Pakistan has oil reserves for approximately 28 days to ensure the production of its main products, according to the Hydrocarbon Monitoring Committee of the Pakistani government.
Pakistan currently has no immediate concerns about the availability of petroleum products, but the energy supply situation remains unstable due to risks to global oil logistics chains and rising costs of hydrocarbon delivery.
Since February 28, two tankers carrying oil destined for Pakistan have been blocked in the Strait of Hormuz. Islamabad has reached agreements with Saudi Aramco and ADNOC of the UAE to supply oil via alternative routes through the Red Sea, according to the committee's statement.

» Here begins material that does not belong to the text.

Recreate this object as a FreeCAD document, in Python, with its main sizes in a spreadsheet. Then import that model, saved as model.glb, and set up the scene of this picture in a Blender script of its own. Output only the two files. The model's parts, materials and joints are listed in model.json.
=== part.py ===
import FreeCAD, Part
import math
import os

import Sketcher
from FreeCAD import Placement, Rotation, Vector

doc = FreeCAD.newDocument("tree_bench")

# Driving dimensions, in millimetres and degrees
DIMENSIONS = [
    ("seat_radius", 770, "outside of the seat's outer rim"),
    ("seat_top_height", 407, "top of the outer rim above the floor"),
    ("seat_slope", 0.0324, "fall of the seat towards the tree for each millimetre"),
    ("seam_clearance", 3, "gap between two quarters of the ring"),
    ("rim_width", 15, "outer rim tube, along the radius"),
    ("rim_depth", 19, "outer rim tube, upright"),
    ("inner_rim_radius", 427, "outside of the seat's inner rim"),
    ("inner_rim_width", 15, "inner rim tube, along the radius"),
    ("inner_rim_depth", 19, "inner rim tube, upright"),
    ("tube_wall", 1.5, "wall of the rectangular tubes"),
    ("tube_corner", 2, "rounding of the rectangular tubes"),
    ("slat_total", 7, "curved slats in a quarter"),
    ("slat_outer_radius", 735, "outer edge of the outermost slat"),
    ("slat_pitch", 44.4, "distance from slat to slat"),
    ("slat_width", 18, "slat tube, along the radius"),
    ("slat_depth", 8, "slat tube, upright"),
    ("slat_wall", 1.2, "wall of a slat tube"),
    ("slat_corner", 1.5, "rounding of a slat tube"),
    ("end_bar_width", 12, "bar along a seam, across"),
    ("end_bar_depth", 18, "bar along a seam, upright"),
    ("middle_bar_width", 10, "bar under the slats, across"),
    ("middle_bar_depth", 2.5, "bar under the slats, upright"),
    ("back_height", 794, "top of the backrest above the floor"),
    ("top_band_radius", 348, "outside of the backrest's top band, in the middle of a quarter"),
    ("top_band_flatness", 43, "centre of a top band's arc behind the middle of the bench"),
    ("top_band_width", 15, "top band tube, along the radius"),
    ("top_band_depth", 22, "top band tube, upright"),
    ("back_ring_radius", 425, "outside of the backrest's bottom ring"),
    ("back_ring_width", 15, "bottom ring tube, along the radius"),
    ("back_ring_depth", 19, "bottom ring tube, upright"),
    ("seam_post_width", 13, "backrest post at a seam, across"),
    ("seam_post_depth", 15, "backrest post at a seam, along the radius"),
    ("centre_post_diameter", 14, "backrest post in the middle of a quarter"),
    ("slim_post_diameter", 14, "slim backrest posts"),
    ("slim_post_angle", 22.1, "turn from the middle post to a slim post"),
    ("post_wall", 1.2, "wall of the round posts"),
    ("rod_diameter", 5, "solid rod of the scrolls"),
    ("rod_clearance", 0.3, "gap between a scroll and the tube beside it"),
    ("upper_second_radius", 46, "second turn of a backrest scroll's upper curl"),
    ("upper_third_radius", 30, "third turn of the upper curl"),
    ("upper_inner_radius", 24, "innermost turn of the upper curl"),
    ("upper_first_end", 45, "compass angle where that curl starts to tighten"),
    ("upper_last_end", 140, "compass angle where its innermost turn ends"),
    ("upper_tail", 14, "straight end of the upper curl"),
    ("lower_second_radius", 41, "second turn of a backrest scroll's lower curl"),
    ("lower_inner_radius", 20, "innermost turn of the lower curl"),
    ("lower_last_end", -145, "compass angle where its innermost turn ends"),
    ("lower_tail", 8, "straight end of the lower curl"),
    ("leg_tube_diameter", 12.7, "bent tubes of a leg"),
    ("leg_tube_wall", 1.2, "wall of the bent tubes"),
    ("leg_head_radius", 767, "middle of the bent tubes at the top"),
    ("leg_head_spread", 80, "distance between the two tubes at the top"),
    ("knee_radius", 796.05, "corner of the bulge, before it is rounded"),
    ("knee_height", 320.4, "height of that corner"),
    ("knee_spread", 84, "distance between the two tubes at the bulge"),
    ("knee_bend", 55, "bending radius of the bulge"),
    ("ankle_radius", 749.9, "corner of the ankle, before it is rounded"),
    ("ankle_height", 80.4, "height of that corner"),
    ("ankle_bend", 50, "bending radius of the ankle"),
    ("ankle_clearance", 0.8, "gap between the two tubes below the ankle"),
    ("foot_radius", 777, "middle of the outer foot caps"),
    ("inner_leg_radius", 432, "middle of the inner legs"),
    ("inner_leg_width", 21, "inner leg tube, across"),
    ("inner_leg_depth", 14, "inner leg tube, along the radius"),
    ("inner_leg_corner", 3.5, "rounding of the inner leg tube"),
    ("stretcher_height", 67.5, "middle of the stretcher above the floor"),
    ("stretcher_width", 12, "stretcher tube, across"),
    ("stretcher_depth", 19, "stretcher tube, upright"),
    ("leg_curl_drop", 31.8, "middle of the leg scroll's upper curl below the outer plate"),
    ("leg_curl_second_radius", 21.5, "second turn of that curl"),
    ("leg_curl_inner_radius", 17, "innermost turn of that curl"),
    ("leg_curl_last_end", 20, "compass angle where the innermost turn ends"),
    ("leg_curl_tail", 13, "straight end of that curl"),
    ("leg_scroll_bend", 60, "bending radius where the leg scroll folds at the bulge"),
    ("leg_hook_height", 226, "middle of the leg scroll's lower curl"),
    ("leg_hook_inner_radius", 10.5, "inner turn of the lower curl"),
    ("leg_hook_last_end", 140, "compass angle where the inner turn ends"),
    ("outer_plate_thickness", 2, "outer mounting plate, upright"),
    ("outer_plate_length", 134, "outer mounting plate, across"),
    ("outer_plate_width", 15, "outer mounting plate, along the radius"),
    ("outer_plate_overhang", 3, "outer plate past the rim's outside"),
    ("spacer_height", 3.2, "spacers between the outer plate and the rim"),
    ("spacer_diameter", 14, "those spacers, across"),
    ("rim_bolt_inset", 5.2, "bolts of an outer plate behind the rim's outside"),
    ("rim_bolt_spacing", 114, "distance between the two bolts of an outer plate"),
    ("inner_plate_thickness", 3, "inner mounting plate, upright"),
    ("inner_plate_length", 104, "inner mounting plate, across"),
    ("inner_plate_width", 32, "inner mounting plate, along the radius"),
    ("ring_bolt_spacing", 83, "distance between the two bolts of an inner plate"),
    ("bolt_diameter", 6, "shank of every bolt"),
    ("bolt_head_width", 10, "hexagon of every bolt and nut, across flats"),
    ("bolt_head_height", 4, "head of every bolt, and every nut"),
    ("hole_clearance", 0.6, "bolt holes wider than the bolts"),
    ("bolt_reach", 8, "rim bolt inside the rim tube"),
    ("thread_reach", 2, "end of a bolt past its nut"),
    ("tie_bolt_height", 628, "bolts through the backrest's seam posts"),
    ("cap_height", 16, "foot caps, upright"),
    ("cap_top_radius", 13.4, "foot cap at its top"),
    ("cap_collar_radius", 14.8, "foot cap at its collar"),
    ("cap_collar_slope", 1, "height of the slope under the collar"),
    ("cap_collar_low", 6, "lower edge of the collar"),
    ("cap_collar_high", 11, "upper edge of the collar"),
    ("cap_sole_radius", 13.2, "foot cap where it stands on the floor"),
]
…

The Pakistani government is considering imposing a four-day work week and moving educational institutions to distance learning as possible measures in response to the risk of power shortages and rising prices of gasoline, diesel and liquefied natural gas (LNG) due to reduced energy imports from the Middle East as a result of the escalating military conflict between Iran, Israel and the United States. This situation could force Pakistani authorities to review fuel prices every week as rising costs will hamper domestic consumption.
Government experts have noted that new oil import agreements may prove uneconomical for Pakistan due to rising prices, which have pushed the cost of a single shipment of liquefied natural gas to approximately $70 million, compared to $30 million before the Middle East conflict.